We continued north along the Hudson River to Weehawken , New Jersey and the Lincoln Harbor Yacht Center . On previous visits here we found the wakes from all the commercial traffic bounced so frequently through the marina that you felt seasick while tied up at your slip! But a recent advertisement in a cruising guide proclaimed that ‘we’ve tamed the Hudson ’ with a new seawall designed by Stevens Institute of Technology and that LHYC was now ‘calm and quiet.’ Well, it wasn’t! New rubber collars around the pilings had quieted the shrill noises that had accompanied the rise and fall of the floating docks but boats still bobbed and quaked viciously throughout the marina. But the view across the Hudson of midtown Manhattan is priceless. We stayed three days!
Frank did a great job (as usual) fighting the currents in the marina and getting Lazy W into a narrow slip. He was still quite miffed by our GPS issues, our engine starter problem, our fuel problem, and a faulty knee joint. The updated chip for our GPS was waiting for us at the marina office – too bad that it was already outdated and, though it solved its startup problem, it created a host of others. A revision was on its way! Further troubleshooting determined that the engine starter problem was most likely due to operator error and a finicky key that sometimes slips from its required position thus preventing the engine from starting. The fuel problem may be due to lack of marine grade hoses that may need replacement. The faulty knee joint is due to old age and will have to be tolerated for now.
We were glad to spend our first evening near the Big Apple in the company of our friend, Jim Rich. Dinner at the Chart House, cocktails on Lazy W – a great night. As requested Jim arrived with a grease gun so that the next morning the Captain could grease the Admiral’s creaky anchor windlass. Jim took us for provisions in Hoboken before he left for Long Island . Thanks Jim!

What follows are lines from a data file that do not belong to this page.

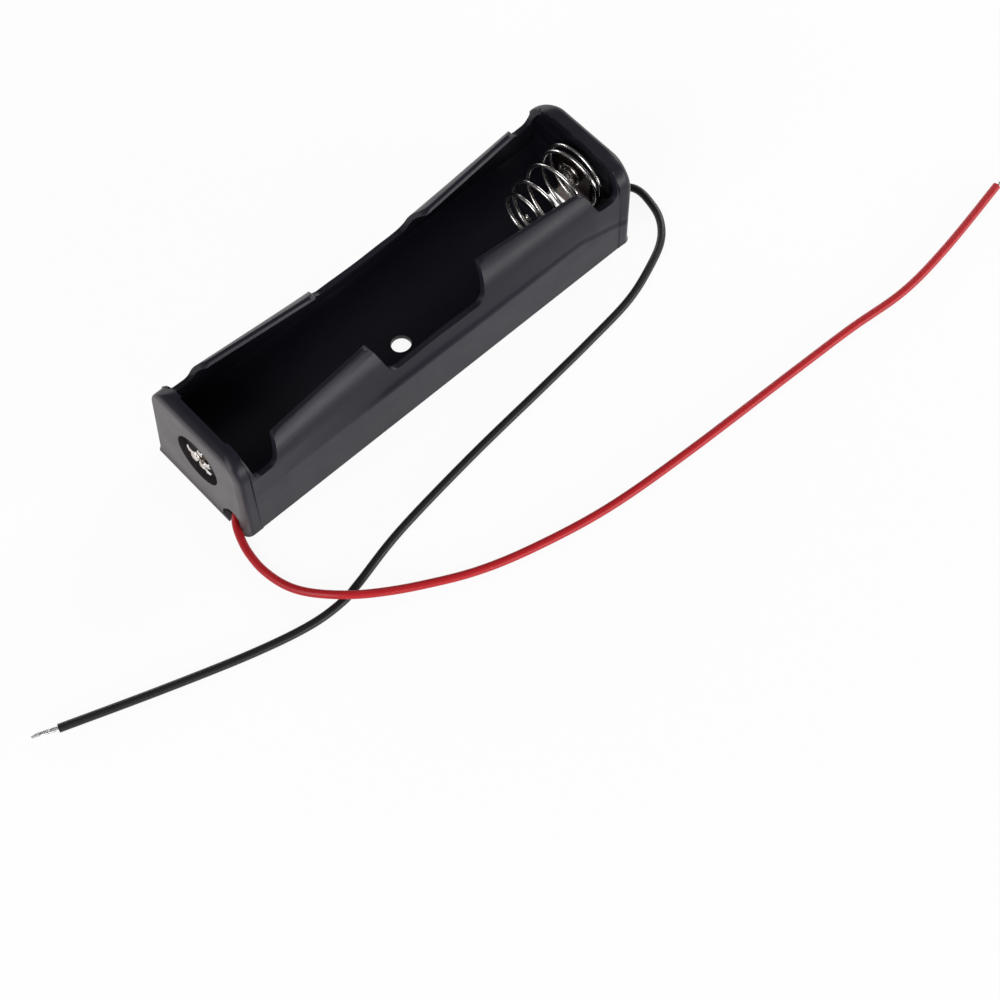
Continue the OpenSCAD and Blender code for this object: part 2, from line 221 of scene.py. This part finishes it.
def loft(name, rings):
    """Mesh with a closed skin through rings of points."""
    shape = bmesh.new()
    rows = [[shape.verts.new(Vector(point) * MM) for point in ring] for ring in rings]
    count = len(rows[0])
    for row, after in zip(rows, rows[1:]):
        for k in range(count):
            shape.faces.new((row[k], row[(k + 1) % count], after[(k + 1) % count], after[k]))
    shape.faces.new(rows[0][::-1])
    shape.faces.new(rows[-1])
    bmesh.ops.recalc_face_normals(shape, faces=shape.faces)
    return mesh_of(shape, name)


def lookup(value, table):
    """Value of a table of (place, level) rows, in straight lines between its rows."""
    before = table[0]
    for row in table:
        if value <= row[0]:
            span = row[0] - before[0]
            return row[1] if span == 0 else before[1] + (row[1] - before[1]) * (value - before[0]) / span
        before = row
    return before[1]


# --- Camera ---------------------------------------------------------------------------------


def add_camera(azimuth, elevation, roll, distance, target, lens):
    """Camera that looks at target from the given angles and distance."""
    a = radians(azimuth)
    e = radians(elevation)
    back = Vector((sin(a) * cos(e), -cos(a) * cos(e), sin(e)))
    right = Vector((cos(a), sin(a), 0))
    turned = Matrix.Rotation(radians(roll), 3, back) @ Matrix((right, back.cross(right), back)).transposed()
    data = bpy.data.cameras.new("camera")
    data.sensor_width = 36
    data.lens = lens
    data.clip_start = 0.01
    data.clip_end = 10
    camera = add_object("camera", data)
    camera.matrix_world = Matrix.Translation(Vector(target) + back * distance) @ turned.to_4x4()
    bpy.context.scene.camera = camera


add_camera(-42.48, 62.15, -0.24, 0.3409, (-0.00756, -0.03064, 0), 82.9)


# --- Shader maths ---------------------------------------------------------------------------


class Value:
    """A socket whose operators add Math nodes to its material."""

    def __init__(self, paint, socket):
        self.paint = paint
        self.socket = socket

    def __add__(self, other):
        return self.paint.math("ADD", self, other)

    def __sub__(self, other):
        return self.paint.math("SUBTRACT", self, other)

    def __rsub__(self, other):
        return self.paint.math("SUBTRACT", other, self)

    def __mul__(self, other):
        return self.paint.math("MULTIPLY", self, other)

    def __pow__(self, other):
        return self.paint.math("POWER", self, other)

    def __abs__(self):
        return self.paint.math("ABSOLUTE", self)

    __radd__ = __add__
    __rmul__ = __mul__


class Paint:
    """A material and the nodes that it is made of."""

    def __init__(self, name, **uniform):
        self.material = bpy.data.materials.new(name)
        self.material.use_nodes = True
        self.tree = self.material.node_tree
        self.shader = self.tree.nodes["Principled BSDF"]
        self.output = self.tree.nodes["Material Output"]
        self.feed(self.shader, uniform)

    def feed(self, node, inputs):
        """Sets or links sockets by name, with underscores for spaces, or by a letter and a number."""
        for key, value in inputs.items():
            socket = node.inputs[int(key[1:]) if key[1:].isdigit() else key.replace("_", " ")]
            if isinstance(value, Value):
                self.tree.links.new(value.socket, socket)
            else:
                socket.default_value = value

    def node(self, kind, result=0, settings=None, stops=None, **inputs):
        """An output of a new node with its settings, its ramp's stops and its sockets' values or links."""
        made = self.tree.nodes.new("ShaderNode" + kind)
        for key, value in (settings or {}).items():
            setattr(made, key, value)
        if stops:
            ramp = made.color_ramp.elements
            while len(ramp) < len(stops):
                ramp.new(1)
            for element, (place, level) in zip(ramp, stops):
                element.position = place
                element.color = (level, level, level, 1)
        self.feed(made, inputs)
        return Value(self, made.outputs[result])

    def math(self, operation, a, b=0):
        """Math node on one or two values."""
        return self.node("Math", settings={"operation": operation}, i0=a, i1=b)

    def mix(self, share, a, b):
        """Mix of two colours."""
        return self.node("Mix", 2, {"data_type": "RGBA"}, i0=share, i6=a, i7=b)

    def place(self):
        """Object coordinates."""
        return self.node("TexCoord", "Object")

    def noise(self, size, detail=2, stretch=(1, 1, 1)):
        """Noise whose lumps are about size across, on coordinates that are stretched along each axis."""
        place = self.node("Mapping", Vector=self.place(), Scale=stretch)
        return self.node("TexNoise", Vector=place, Scale=1 / (size * MM), Detail=detail)

    def ramp(self, value, *stops):
        """Level of a value between stops of (value, level)."""
        return self.node("ValToRGB", stops=stops, Fac=value)

    def bump(self, height, depth, strength):
        """Normal of a height from 0 to 1 that stands as high as depth."""
        return self.node("Bump", Height=height, Distance=depth * MM, Strength=strength)

    def finish(self, **inputs):
        """The material, with what changes over its surface."""
        self.feed(self.shader, inputs)
        return self.material


# --- Materials ------------------------------------------------------------------------------


def black_plastic():
    """Moulded plastic with flow lines, a fine grain, a sink line along its front wall, and end faces painted
    lighter where light falls on them.
    """
    paint = Paint("black_plastic", IOR=1.5, Specular_IOR_Level=0.06, Coat_Roughness=0.38)
    flow = paint.noise(9, 3, (0.25, 1, 1))
    grain = paint.noise(0.25, 2)
    rub = paint.ramp(paint.noise(4, 4), (0.42, 0), (0.7, 1))
    place = paint.place()
    x, y, z = (paint.node("SeparateXYZ", axis, Vector=place) * (1 / MM) for axis in range(3))

    from_rivet = paint.math("SQRT", y * y + (z - CONTACT_Z) ** 2)
    past_recess = paint.ramp((from_rivet - RECESS_D / 2) * 5, (0, 0), (1, 1))
    recess = paint.ramp(abs(x) - (HALF_L - 2), (0.2, 0), (0.5, 1)) * (1 - past_recess)
    # Painted light: the end faces are coloured lighter, as if lit, leaving out the recess round each rivet
    painted_light_end_face = paint.ramp(abs(x) - (HALF_L - 1), (0.1, 0), (0.5, 1)) * past_recess

    dip = paint.ramp((x - SINK_DIP_X) * 0.1, (0, 0), (1, 1)) * SINK_DIP
    off_line = abs(z + dip + flow * 1.2 - SINK_Z)
    started = paint.ramp((x - SINK_START) * 0.2, (0, 0), (1, 1))
    in_front = paint.math("LESS_THAN", y, SINK_Y)
    sink = paint.ramp(off_line, (0.25, 1), (1, 0)) * started * in_front

    colour = paint.mix(flow, (0.008, 0.0073, 0.0118, 1), (0.014, 0.0127, 0.02, 1))
    colour = paint.mix(recess, colour, (0.03, 0.026, 0.027, 1))
    return paint.finish(
        # The end faces' lighter colour is painted light
        Base_Color=paint.mix(painted_light_end_face, colour, (0.068, 0.06, 0.065, 1)),
        Roughness=0.34 + rub * 0.1 + flow * 0.06,
        Coat_Weight=(0.2 + flow * 0.2) * (1 - sink),
        Normal=paint.bump(flow * 0.3 + rub * 0.05 + grain * 0.02 + (1 - sink) * 0.6, 0.16, 0.4),
    )


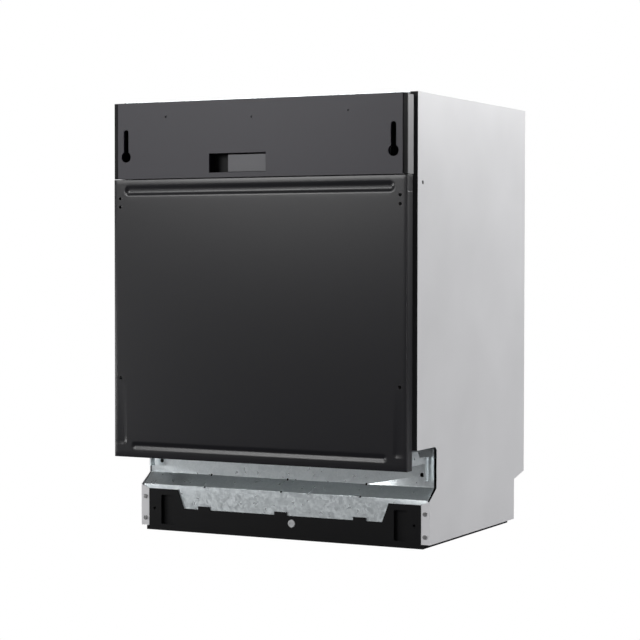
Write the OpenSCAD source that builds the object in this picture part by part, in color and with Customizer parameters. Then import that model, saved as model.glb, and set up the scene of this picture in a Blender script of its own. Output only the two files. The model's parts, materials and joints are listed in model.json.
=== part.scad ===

Our chores somewhat completed, it was time for some sightseeing. We hopped on the Hudson-Bergen Light Rail to Newport/Pavonia (near where Jon and Nancy lived before their move to Thailand ) where we switched to the Path train to the World Trade Center stop. Nearly ten years after 9/11, Freedom Tower is rising from the WTC site. It now has steel reaching to the 72nd floor and glass wall panels reaching to the 44th floor. When completed the tower will have 104 floors and will be 1,776 feet high, including the 400-foot spire. Publishing giant Condé Nast has already signed a 25-year lease to occupy a third of the commercial space – the 21st through 40th floors.
From 1892-1924, the immigration station on Ellis Island processed over 12 million immigrants seeking entry and a new life in America . In 1954, Ellis Island was abandoned and fell into disrepair. Fundraising efforts in the 1980’s by Chrysler’s Lee Iacocca, himself a son of Italian immigrants who passed through Ellis Island , helped fuel its restoration. Today the minaret-topped, castle-like structure has been restored to its 1900’s appearance to give the visitor a sense of what greeted the hopeful immigrants who reached our shore after long and arduous journeys aboard crowded steamships.
A visit to Ellis Island had been on my bucket list for years so we boarded a ferry from Liberty State Park early on Sunday morning. A park ranger led a tour through Registry Hall giving us a step-by-step overview of the entry process – the medical review, the legal questions, the money exchange. One poignant exhibit, Treasures from Home, displays some of the possessions that the immigrants deemed necessary to bring from their homeland – everything from linens to rolling pins, tools of their trade to teddy bears, china, photographs and sewing machines.
The ferry to Ellis Island also stops at Liberty Island where the 151-foot Statue of Liberty (Liberty Enlightening the World) stands. Given to the United States by France to honor the American ideals of freedom and liberty, she has been standing watch over New York Harbor since 1886. Millions of tourists visit her each year.